Если бы он знал, что для восстановления душевного спокойствия жены необходимо привезти ее домой, то, даже рискуя обидеть короля, отправился бы в путь гораздо раньше.

– Я помчусь за вами, миледи, по этому берегу, как за моей повелительницей, – любезно отозвался Ульрик хрипловатым голосом.

Он ощущал воздействие этого волшебства, что бы то ни было. «Какое удивительное место, – размышлял он, – место, где исчезает отчаяние, порожденное беспомощностью!» Или в том была заслуга самой Бронуин? Боже, она размягчала его душу своим невинным колдовством и зажигала огонь в крови, как никакая другая, женщина!

Волшебство, возникшее на берегу моря, постепенно загорелось совсем иным огнем в карих глазах, смотревших на Бронуин. Она вдруг увидела, как янтарные искорки страсти зажглись в смешении голубых, зеленых и коричневых тонов, составивших необычный цвет глаз Ульрика. Выражение этих глаз невозможно было определить, как немыслимым казалось, и постичь характер рыцаря. Лишь одни намеки оставляли самые приземленные страсти, гнев и неприкрытые желания. «Может, разгадав характер Ульрика, я отыщу и ответ на мучительный вопрос об убийстве?» – пришло в голову Бронуин, прекратившей пытливое изучение своей души, чтобы не затеряться в ее глубинах.

И вдруг… она увидела то, что прогнало всякие мысли о златовласом воине, стоявшем перед нею. Дубовая роща, посаженная сотни лет тому назад и пышно разросшаяся, несмотря на соленые ветры, исчезла! Что наделали эти негодяи – чужаки из Англии?

– Милорд! – воскликнула Бронуин, и краски исчезли с ее лица на глазах у потрясенного Ульрика.

Заметив ужас и смятение жены, он обернулся, готовый выхватить меч, к которому непроизвольно уже протянул руку. Но позади никого не было, и он не видел ничего угрожающего – только носился резкий и влажный ветер, пропитавший влагой его волосы и плащ.

– Проклятье, женщина, что случилось?

Бронуин указала на жалкие остатки некогда горделивой рощи. Когда она была маленькой, тетя Агнес рассказывала ей, что эта роща волшебная, посаженная специально для фей, живущих там под защитой духов деревьев.

– Вот где таится причина твоих будущих горестей, Ульрик Карадокский! Здесь, среди остатков дубовой рощи, столь бездумно уничтоженной!

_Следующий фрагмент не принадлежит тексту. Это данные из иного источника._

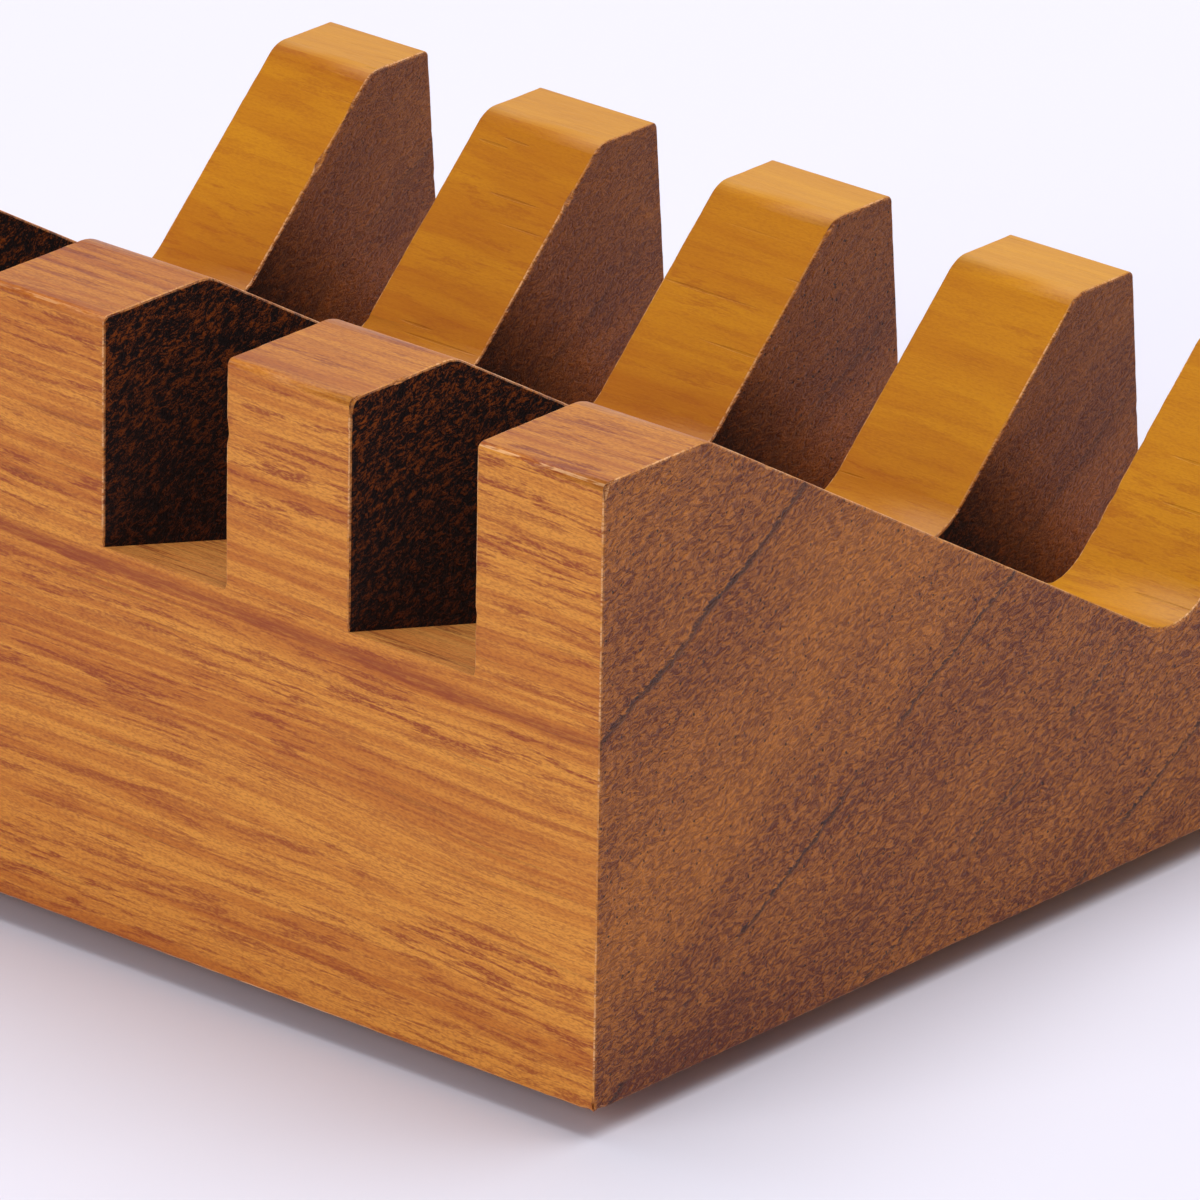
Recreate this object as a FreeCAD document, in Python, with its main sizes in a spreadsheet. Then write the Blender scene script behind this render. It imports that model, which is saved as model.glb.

– Деревья были срублены для постройки новых укреплений, – объяснил Ульрик, растерявшись перед новой волной иступленного страдания жены. – Я сам отдал приказание еще прошлой весной, и оно было исполнено, когда я уехал… – Ульрик заколебался, не зная, подливать ли масла в огонь подозрений, уже бушевавших в душе Бронуин, – … попытавшись нагнать отряд твоего отца, чтобы вместе добираться до Лондона.

Проклятье! Снова судьба поставила ему подножку, отвлекла колдовством голубых глаз! Как мог он забыть о подозрениях Бронуин, основанных всего лишь на том, что он находился поблизости, когда были убиты ее родители людьми, одетыми в его геральдические цвета! Подозрения укрепились оттого, что именно он накладывал ей еду в тарелку, когда кто-то попытался ее отравить. Но теперь почему она вела себя так, будто, срубив несколько деревьев, он совершил нечто, вызывающее крайнее осуждение?

– Для нужд строительства понадобились доски, – спокойно проговорил он, пытаясь сдержать раздражение.

Как легко эта женщина вызывает его гнев, едва оправившись от недомогания!

– Карадок нуждается в благословении больше, чем в досках! Ты проклял всех нас!

– Никого я не проклинал! – заявил огорченно Ульрик, он обхватил Бронуин за плечи и слегка встряхнул ее. – Это все ваши уэльские поверья! Я христианин, и всякие глупые россказни меня не испугают!

– Ах, вот как, глупые россказни?

Откуда только силы взялись у этой слабой женщины, чтобы вырваться из рук нетерпеливого рыцаря и сердито отдалиться на несколько ярдов. Когда она снова повернулась к нему лицом, то Ульрик решил, что его жена со своим развевающимся вокруг стройной фигуры плащом и темными, как вороново крыло, волосами, разметавшимися у лица, пылающего негодованием, похожа на саму волшебницу Моргану из сказаний о короле Артуре или же на сказочную королеву, а может, на разгневанную волшебницу. Голубой огонь, полыхавший во взгляде Бронуин, казалось, способен вызвать дьяволов из преисподней.